Quanto manca a chi scrive in questo surreale lunedì post-decreto non sono, come si vede, gli argomenti, ma piuttosto la ponderata valutazione di cosa implichino le misure di restringimento della nostra libertà di azione o, se vogliamo, di quali siano i danni che il maledetto virus è in grado di produrre non già nel nostro organismo (quelli sono riscontrabili tramite analisi, radiografie, TAC e, purtroppo, autopsie), ma nella nostra psiche, nel nostro porci in relazione con la società, nella sfera delle nostre esigenze affettive e in quella di un loro adeguato soddisfacimento. Riflettendoci su, avvertiremo allora un’ulteriore prezzo che dovremo pagare alla pandemia, per le limitazioni che ci impongono i decreti, che si aggiungono a quello dell’onere di carattere economico, di per sé cospicuo. è l’esproprio del nostro tempo, l’impossibilità di incontrare le persone che amiamo, di cenare assieme, di abbracciarci, di stringere la mano a un amico, di andare al cinema, a teatro, per godere di una condivisione sociale dello spettacolo, di incontrare personalmente uno scrittore o un poeta in occasione della presentazione di un suo libro. Per non parlare del tempo di socializzazione necessario come l’aria ai bambini e, ancor più, agli adolescenti, che avrebbero diritto di stare assieme, di ciarlare, di baciarsi e di iniziarsi reciprocamente a una vita affettiva – e, perché no, erotica – che il virus (non chi ci governa) mantiene problematica se non proprio interdetta.

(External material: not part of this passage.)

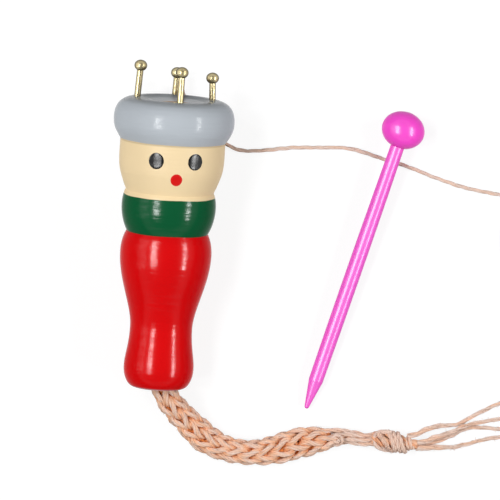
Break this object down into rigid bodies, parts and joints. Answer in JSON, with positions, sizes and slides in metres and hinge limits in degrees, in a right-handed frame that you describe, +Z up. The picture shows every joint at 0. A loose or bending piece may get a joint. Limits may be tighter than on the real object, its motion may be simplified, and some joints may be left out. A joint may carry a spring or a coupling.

Da questo tempo sottratto alla socialità deriva un’atomizzazione del tessuto sociale, per cui i cittadini sono respinti in una dimensione corporativa, settoriale, che finisce per divenire individuale, in cui ciascuno ricerca per suo conto una sua plausibile risposta al «si salvi chi può» che sembra proclamato ad ogni passo avanti dell’allarme sanitario, spesso fomentato per ragioni politiche da poco disinteressati commentatori e protagonisti del circo Barnum della politica nazionale. E di quella regionale, per lo più impegnata a sostenere energicamente la chiusura quando il governo apre, o l’apertura il giorno dopo che il governo ha chiuso, nell’insultante balletto cui abbiamo dovuto assistere dall’inizio di questa tristissima vicenda. Smarrita ormai la comunanza dei propositi, dei saluti di incoraggiamento da un balcone all’altro, dei tricolori esposti alle finestre, della retorica dell’«andrà tutto bene», ciascuno si ritrova isolato, solo con i suoi bisogni, con l’urgenza di soluzioni da inventare giorno per giorno, con la sporta della spesa che è, per molti, difficile ormai da riempire.

Criticare le determinazioni di chi ci governa è facile, persino in molti casi scontato, ma chi lo fa per guadagnare qualcosa per sé e per il suo partito, anche se si auto-definisce patriota, la Patria non sa nemmeno dove stia di casa.